Throughout the season, All-Star Lauren Gottlieb has reinforced exactly why she’s one of the greatest dancers the show has ever produced, dancing a lot of the competitors off the stage despite being a great partner in any routine. Perhaps the most startling development though has been outside of the competition, with the ascension of All-Star Kathryn McCormick. She was a standout on season six, with her beautiful emotionality, and her fluid chemistry with breaker Legacy. But on this season, she has grown beyond even that, by demonstrating that dance can and should be a transcendent form of creativity and self-expression. The emotion pours out of her in the contemporary routines as she couples intensity with lightness and grace. It’s remarkable how she can submerge herself so deeply into the feelings of the choreography: it’s the difference between someone repeating steps and someone flowing through beautiful moves that make you feel loss, want, need and desperation. We hear a lot of talk from the judges about clean lines, when describing a contestant’s movements. Many of them have beautiful lines, it’s true: but Kathryn moves like the dream between the lines.

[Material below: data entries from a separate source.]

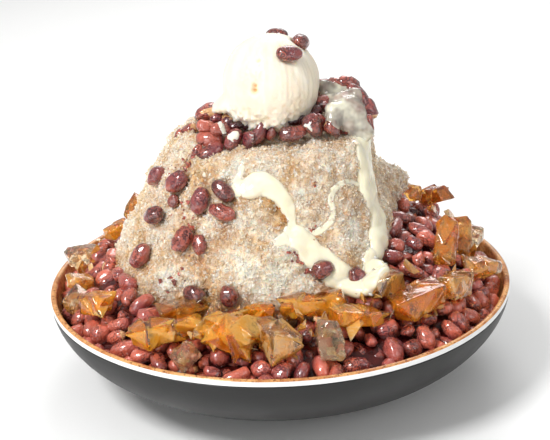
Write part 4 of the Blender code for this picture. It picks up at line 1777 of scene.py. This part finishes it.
# Melted ice cream under the scoop
DRIPS = (
    (
        (-20.2, -23, 119.4, 1.6), (-18.4, -24, 120.2, 2.0), (-16.6, -24, 119.8, 1.8),
        (-15.4, -24, 118.0, 1.3),
    ),
    ((-18.0, -24, 118.0, 1.0), (-17.2, -24, 116.6, 0.7)),
    ((-9.2, -24, 118.4, 0.9), (-8.8, -24, 115.0, 0.8)),
    ((12.5, -24, 122.6, 1.0), (14.4, -24, 122.0, 1.1), (15.8, -25, 120, 0.8)),
    ((-23.4, -16, 125.2, 1.0), (-22.8, -17, 122.5, 1.2), (-21.6, -19, 118.9, 1.0)),
)


def stream_points(tree, stream):
    """Points along a stream on the surface, about a millimetre apart, with their half-widths."""
    rows = []
    for row in stream:
        if len(row) == 3:
            place = flank_point(tree, row[0], row[1] * MM)
        else:
            place = tree.find_nearest(Vector(row[:3]) * MM)[0]
        rows.append((*place, row[-1] * MM))
    rows = np.array(rows)
    result = []
    for first, second in zip(rows[:-1], rows[1:], strict=True):
        pieces = max(int(np.linalg.norm(second[:3] - first[:3]) / (1.0 * MM)), 1)
        for i in range(pieces):
            result.append(first + (second - first) * i / pieces)
    result.append(rows[-1])
    return np.array(result)


def share_of_width(points, rows):
    """Distance of each point from the rows as a share of their half-width, a little wavy, and that
    half-width."""
    share = np.full(len(points), 9.0)
    wide = np.zeros(len(points))
    for row in rows:
        distance = np.linalg.norm(points - row[:3], axis=1) / row[3]
        nearer = distance < share
        share = np.where(nearer, distance, share)
        wide = np.where(nearer, row[3], wide)
    for i in np.nonzero(share < 2)[0]:
        share[i] += RAGGED * noise.noise(Vector(points[i]) / (6 * MM))
    return share, wide


def pour(name, ground, streams, thickness, material):
    """A poured layer: the part of a ground surface near the streams, raised in the middle and sunk
    at its edge."""
    tree = tree_of(ground)
    rows = np.vstack([stream_points(tree, stream) for stream in streams])
    layer = duplicate(ground, name)
    share = share_of_width(points_of(layer), rows)[0]
    work = bmesh.new()
    work.from_mesh(layer.data)
    work.verts.ensure_lookup_table()
    far = [work.verts[i] for i in np.nonzero(share > 1.4)[0]]
    bmesh.ops.delete(work, geom=far, context="VERTS")
    work.to_mesh(layer.data)
    work.free()
    apply_modifier(layer, "SUBSURF", levels=1, render_levels=1)
    points = points_of(layer)
    share, wide = share_of_width(points, rows)
    full = np.minimum(wide / (4.2 * MM), 1.2) * thickness
    rise = np.maximum(1 - np.maximum(share, 0) ** 3, 0) ** 0.5 * full
    sink = np.maximum(share - 0.96, 0) * 6 * MM
    set_points(layer, points + normals_of(layer) * (rise - sink)[:, None])
    smooth(layer, 2)
    apply_modifier(layer, "SOLIDIFY", thickness=1.2 * MM, offset=-1)
    shade_smooth(layer)
    finish_piece(layer, material, "ice_cream")


def joined_ground(*pieces):
    """A copy of several pieces as one surface."""
    copies = [duplicate(piece, "ground") for piece in pieces]
    activate(copies[0])
    for copy in copies[1:]:
        copy.select_set(True)
    bpy.ops.object.join()
    return copies[0]


# The pool where the streams end, and the bed it fills between the chunks
MILK_POOL = (
    (
        (22, -50, 63, 4.5), (27, -51, 61.5, 4.6), (32, -53, 60, 4.8), (36, -55, 60.5, 4.8),
        (39.5, -53, 62.5, 5.2), (41, -49, 64, 5.5), (41, -43, 66, 5.5), (41, -40, 67, 5.0),
    ),
    ((28, -52, 59.5, 4.2), (33, -55, 59.5, 4.2), (39.5, -57, 62, 3.8)),
)

POOL_BED = (
    (22, -44, 63), (22, -51, 59.5), (27, -53, 56), (33, -58, 56), (38, -61.5, 57.5),
    (43, -62, 60), (47, -57, 62), (47, -50, 63.5), (45, -43, 64.5), (41, -38, 66),
    (34, -42, 61.5), (32, -47, 57), (44, -52, 57),
)


def swell(piece, depth):
    """Moves the surface out along its normals, or in where the depth is negative."""
    set_points(piece, points_of(piece) + normals_of(piece) * depth)


def make_milk():
    """The milk poured down the front and over the crown, and the melted ice cream."""
    look = settings().milk
    milk, thin = milk_material(look), thin_milk_material()
    mound = bpy.data.objects["ice_mound"]
    ground = duplicate(mound, "ground")
    smooth(ground, 24)
    pour("milk_streams", ground, MILK_STREAMS, look.thickness, milk)
    pour("thin_milk_on_ice", ground, THIN_STREAMS, 1.5 * MM, milk)
    bed = mesh_from("pool_bed", *hull_of(np.array(POOL_BED) * MM))
    chunks = [bpy.data.objects[f"jelly_chunk_{number}"] for number in POOL_CHUNKS]
    filled = joined_ground(ground, bed, *chunks)
    remove(ground)
    remove(bed)
    remesh(filled, 0.9 * MM)
    smooth(filled, 12)
    pour("milk_pool", filled, MILK_POOL, look.thickness, milk)
    remove(filled)
    ground = joined_ground(mound, bpy.data.objects["crown_beans"])
    cut_below(ground, 100 * MM)
    remesh(ground, 0.8 * MM)
    pour("melted_drips", ground, DRIPS, 1.1 * MM, cream_material(settings().cream))
    # The milk bridges the gaps between the beans: the ground is swollen, smoothed and drawn back
    swell(ground, 2.4 * MM)
    remesh(ground, 0.8 * MM)
    smooth(ground, 14)
    swell(ground, -2.4 * MM)
    smooth(ground, 6)
    pour("milk_on_crown", ground, MILK_ON_CROWN, 0.9 * MM, thin)
    remove(ground)


# ---------------------------------------------------------------- stage

# Area lights: name, place in metres, width in metres and power in watts
LIGHTS = (
    ("key", (-0.5, -0.5, 0.85), 0.28, 8.8),
    ("fill", (0.8, -0.55, 0.5), 0.5, 1.3),
    ("front", (-0.45, -0.95, 0.35), 0.45, 1.8),
    ("back", (0.15, 0.8, 0.8), 0.6, 5.0),
)
LIGHTS_AIM = Vector((0, 0, 70 * MM))
WORLD_STRENGTH = 0.45
CAMERA_TARGET = Vector((0, 0, 72 * MM))
CAMERA_AIM = CAMERA_TARGET - Vector((1.1, 0.6, 1.4)) * MM
CAMERA_ROLL = math.radians(-2.31)
CAMERA_LENS = 86.4


def make_stage():
    """The floor, the lights, the surroundings and the camera."""
    look = settings().stage
    bpy.ops.mesh.primitive_plane_add(size=6, location=(0, 0, 0))
    floor = bpy.context.object
    floor.name = "floor"
    floor.data.materials.append(floor_material(look))
    for name, place, size, power in LIGHTS:
        bpy.ops.object.light_add(type="AREA", location=place)
        light = bpy.context.object
        light.name = name
        light.data.size = size
        light.data.energy = power
        aim = LIGHTS_AIM - Vector(place)
        light.rotation_euler = aim.to_track_quat("-Z", "Y").to_euler()
    world = bpy.data.worlds.new("studio")
    world.use_nodes = True
    background = world.node_tree.nodes["Background"]
    feed(background, {"Color": linear("#FFFFFF"), "Strength": WORLD_STRENGTH})
    bpy.context.scene.world = world
    back = Vector((0, -math.cos(look.elevation), math.sin(look.elevation)))
    bpy.ops.object.camera_add(location=CAMERA_TARGET + back * look.distance)
    camera = bpy.context.object
    camera.data.lens = CAMERA_LENS
    camera.data.sensor_width = 36
    camera.data.clip_end = 20
    turn = (CAMERA_AIM - camera.location).to_track_quat("-Z", "Y").to_matrix()
    camera.rotation_euler = (turn @ Matrix.Rotation(CAMERA_ROLL, 3, "Z")).to_euler()
    bpy.context.scene.camera = camera
    bpy.context.scene.view_settings.view_transform = "Standard"


class BINGSU_OT_bowl(bpy.types.Operator):
    """Turn the stoneware bowl"""

    bl_idname = "bingsu.bowl"
    bl_label = "Bowl"

    def execute(self, context):
        make_bowl()
        return {"FINISHED"}


class BINGSU_OT_ice(bpy.types.Operator):
    """Shape the mound of shaved ice"""

    bl_idname = "bingsu.ice"
    bl_label = "Shaved ice"

    def execute(self, context):
        make_ice()
        return {"FINISHED"}


class BINGSU_OT_grains(bpy.types.Operator):
    """Scatter the loose grains of ice on the mound"""

    bl_idname = "bingsu.grains"
    bl_label = "Ice grains"

    def execute(self, context):
        make_grains()
        return {"FINISHED"}


class BINGSU_OT_heap(bpy.types.Operator):
    """Pile the beans in the bowl"""

    bl_idname = "bingsu.heap"
    bl_label = "Bean heap"

    def execute(self, context):
        make_heap()
        return {"FINISHED"}


class BINGSU_OT_crown(bpy.types.Operator):
    """Pile the beans round the scoop"""

    bl_idname = "bingsu.crown"
    bl_label = "Bean crown"

    def execute(self, context):
        make_crown()
        return {"FINISHED"}


class BINGSU_OT_single_beans(bpy.types.Operator):
    """Shape the beans that lie alone, and the crushed bits"""

    bl_idname = "bingsu.single_beans"
    bl_label = "Single beans"

    def execute(self, context):
        make_single_beans()
        make_crumbs()
        return {"FINISHED"}


class BINGSU_OT_jelly(bpy.types.Operator):
    """Tear the chunks and shards of jelly"""

    bl_idname = "bingsu.jelly"
    bl_label = "Jelly"

    def execute(self, context):
        make_jelly()
        make_shards()
        return {"FINISHED"}


class BINGSU_OT_ice_cream(bpy.types.Operator):
    """Shape the scoop of ice cream"""

    bl_idname = "bingsu.ice_cream"
    bl_label = "Ice cream"

    def execute(self, context):
        make_ice_cream()
        return {"FINISHED"}


class BINGSU_OT_milk(bpy.types.Operator):
    """Pour the condensed milk"""

    bl_idname = "bingsu.milk"
    bl_label = "Condensed milk"

    def execute(self, context):
        make_milk()
        return {"FINISHED"}


class BINGSU_OT_stage(bpy.types.Operator):
    """Add the floor, the lights and the camera"""

    bl_idname = "bingsu.stage"
    bl_label = "Stage"

    def execute(self, context):
        make_stage()
        return {"FINISHED"}


OPERATORS = (
    BINGSU_OT_bowl,
    BINGSU_OT_ice,
    BINGSU_OT_grains,
    BINGSU_OT_heap,
    BINGSU_OT_crown,
    BINGSU_OT_single_beans,
    BINGSU_OT_jelly,
    BINGSU_OT_ice_cream,
    BINGSU_OT_milk,
    BINGSU_OT_stage,
)


class BINGSU_PT_panel(bpy.types.Panel):
    """Lists the operators in the sidebar"""

    bl_label = "Bingsu"
    bl_idname = "BINGSU_PT_panel"
    bl_space_type = "VIEW_3D"
    bl_region_type = "UI"
    bl_category = "Bingsu"

    def draw(self, context):
        for made in OPERATORS:
            self.layout.operator(made.bl_idname)


CLASSES = (
    BowlSettings,
    IceSettings,
    BeanSettings,
    JellySettings,
    CreamSettings,
    MilkSettings,
    StageSettings,
    BingsuSettings,
    *OPERATORS,
    BINGSU_PT_panel,
)


def register():
    for made in CLASSES:
        bpy.utils.register_class(made)
    bpy.types.Scene.bingsu = PointerProperty(type=BingsuSettings)


def unregister():
    del bpy.types.Scene.bingsu
    for made in reversed(CLASSES):
        bpy.utils.unregister_class(made)


def main():
    register()
    noise.seed_set(SEED)
    for made in OPERATORS:
        name = made.bl_idname.split(".")[1]
        getattr(bpy.ops.bingsu, name)()


if __name__ == "__main__":
    main()
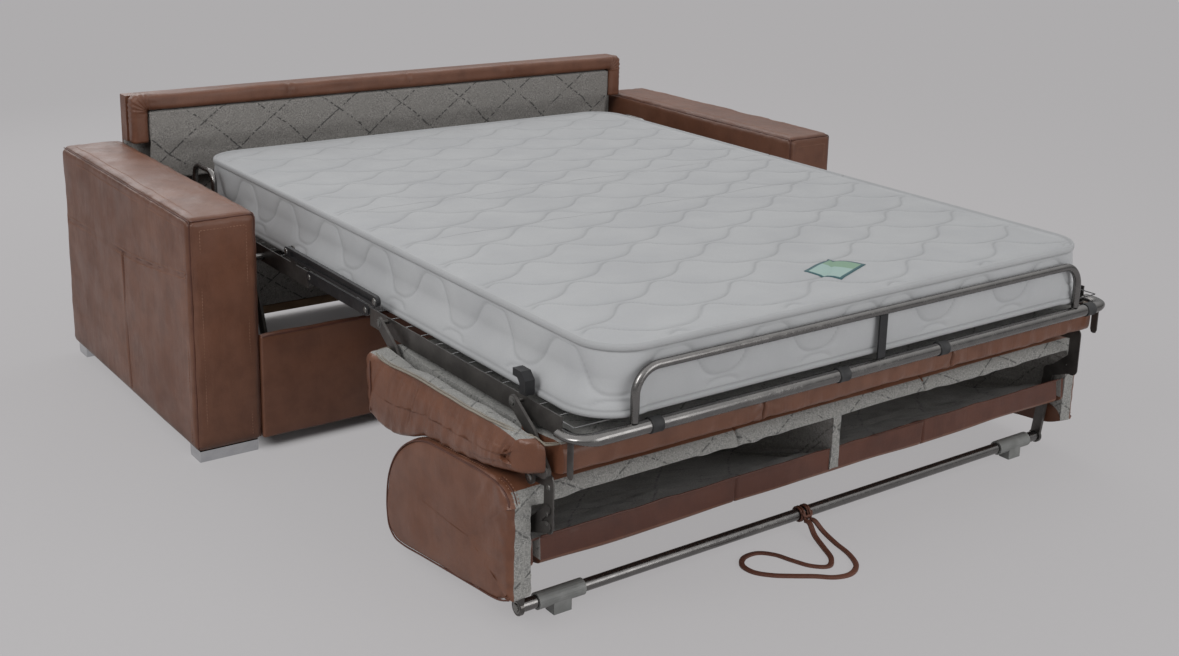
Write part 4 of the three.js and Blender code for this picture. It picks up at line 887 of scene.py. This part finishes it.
def mattress_piece(name, low, high, round_low, round_high, body):
    """One third of the mattress: the quilted top, taped and quilted sides, and flat faces at its folds."""
    rim, row_step, arc_points, columns = 10, 4, 26, 234
    half, turn = MATTRESS_HALF - rim, CORNER - rim
    first = MATTRESS_FOOT + rim + turn if round_low else low
    last = MATTRESS_HEAD - rim - turn if round_high else high
    count = int(round((last - first) / row_step))
    # Y, half width and bend of each row of points: an arc, the straight part and an arc
    arc = [(turn * math.sin(angle), half - turn + turn * math.cos(angle), angle)
           for angle in np.radians(np.linspace(90, 0, arc_points))]
    lines = [(first - ahead, wide, -angle) for ahead, wide, angle in arc if round_low]
    lines += [(first + (last - first) * k / count, half, 0.0)
              for k in range(int(round_low), count + int(not round_high))]
    lines += [(last + ahead, wide, angle) for ahead, wide, angle in arc[::-1] if round_high]
    ys, halves, bends = np.array(lines).T
    rows = len(ys)
    x = (halves[:, None] * np.linspace(-1, 1, columns)).ravel()
    y = np.repeat(ys, columns)
    top = rows_of(x, y, mattress_top(x, y))
    inside = np.minimum(half - np.abs(x), np.minimum(y - MATTRESS_FOOT, MATTRESS_HEAD - y) - rim)
    # painted shade: darker in the quilting seams of the top, and below in those of the sides and the creases
    # at the tapes
    tones = [bell(top_seams(x, y), 2.9) * step(inside, 6, 30)]
    faces = grid_faces(rows, columns)[:, [0, 3, 2, 1]].tolist()

    # the loop round the top: along the low end, up the right side, back along the high end, down the left
    grid = np.arange(rows * columns).reshape(rows, columns)
    loop = np.concatenate([grid[0, :-1], grid[:-1, -1], grid[-1, :0:-1], grid[:0:-1, 0]])
    ends = []
    for is_round, way in ((round_low, -1), (round_high, 1)):
        ends.append(np.tile((0.0, way if is_round else 0.0), (columns - 1, 1)))
        if not is_round:
            ends[-1][0] = (way, 0)
    right = np.stack([np.cos(bends), np.sin(bends)], 1)
    facing = np.concatenate([ends[0], right[:-1], ends[1], (right * (-1, 1))[:0:-1]])
    edge = top[loop]
    # distance along the sides, round the corners and along the ends, the same for all three pieces
    centre, half_length = (MATTRESS_HEAD + MATTRESS_FOOT) / 2, (MATTRESS_HEAD - MATTRESS_FOOT) / 2
    bend = np.arctan2(np.abs(facing[:, 1]), np.abs(facing[:, 0]))
    end_run = np.where(bend > 1.57, MATTRESS_HALF - CORNER - np.abs(edge[:, 0]), 0)
    turned_run = half_length - CORNER + CORNER * bend + end_run
    along = np.where(bend > 0.001, centre + np.sign(facing[:, 1]) * turned_run, edge[:, 1])

    rise = edge[:, 2] - (MATTRESS_BOTTOM + EDGE_HEIGHT)
    cut = np.abs(facing).sum(1) < 1e-9
    for end, is_round in ((0, round_low), (rows - 1, round_high)):
        if not is_round:
            cut |= loop // columns == end
    # the sides spread a little over the net at the bottom, clear of the hoops at the head
    spread = 30.0 * np.abs(facing[:, 0]) * (1 - step(edge[:, 1], 380, 500))
    panel_top, panel_low = 119.5, 16.5
    wall = TOP_TAPE + [(None, z) for z in np.linspace(panel_top, panel_low, 34)] + LOW_TAPE
    rings = []
    for offset, z in wall:
        if offset is None:
            share = (panel_top - z) / (panel_top - panel_low)
            swell = math.sin(math.pi * share)
            fade = swell ** 0.35 if 0 < share < 1 else 0.0
            seams = side_seams(along, np.full(len(along), z + 8.0))
            out = 7.0 + 3.6 * swell ** 0.7 + quilt(seams, 3.0, 17, 6.0) * fade
            # painted shade in the side's quilting seams
            tones.append(bell(seams, 2.2) * fade)
        else:
            out = offset
            # painted shade in the crease where a tape meets the side panel
            tones.append(np.full(len(edge), 0.9 if offset == TOP_TAPE[-1][0] else 0.0))
        out = out + spread * float(1 - step(z, 2, 74))
        height = MATTRESS_BOTTOM + np.where(cut, min(z, EDGE_HEIGHT), z) + rise * z / EDGE_HEIGHT
        rings.append(rows_of(edge[:, 0] + facing[:, 0] * out, edge[:, 1] + facing[:, 1] * out, height))
    marks = [0] * len(faces)
    before, ahead = loop, np.roll(np.arange(len(loop)), -1)
    for index in range(len(rings)):
        here = len(top) + index * len(loop) + np.arange(len(loop))
        faces += np.stack([before, before[ahead], here[ahead], here], 1).tolist()
        tape = index < len(TOP_TAPE) or index >= len(rings) - len(LOW_TAPE)
        marks += [int(tape)] * len(loop)
        before = here
    faces.append(before.tolist())
    marks.append(0)
    return put(name + "_cover", (np.concatenate([top] + rings), faces), TICKING, body, "mattress", name,
               fill=0.9, crisp=62, marks=marks, extra=(TAPE,), tone=np.concatenate(tones))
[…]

Transcendence is where you find it. And what else is transcendence but mastery of your creative world? True mastery of a chosen form is thrilling to witness: hearing Eminem spit quick and skillful rhymes, and watching Kathryn transform her movements and taking us on an aching journey, it’s hard not to feel inspired. Whether we are rappers, dancers or writers (spoiler: I am only one of the above), this is what we should be aiming for: being able to master our form, transcend it so that those watching can’t even see how we do it. We need to be like ninjas; you should never know we were there. As a screenwriter, how do you handle a complex scene with exposition and character development and make it subtle and exciting? Hide the heavy lifting and write like a ninja. Many thanks to talented TV writer and blogger Margaux Froley for that analogy: it’s the perfect way to think about creativity. Do complex and beautiful things and never give away your secrets. Make the reader or viewer forget they are listening to a rap album, watching choreography, reading a novel or a poem: go beyond the mechanics to another place. Know the lines, master them: then dream between them.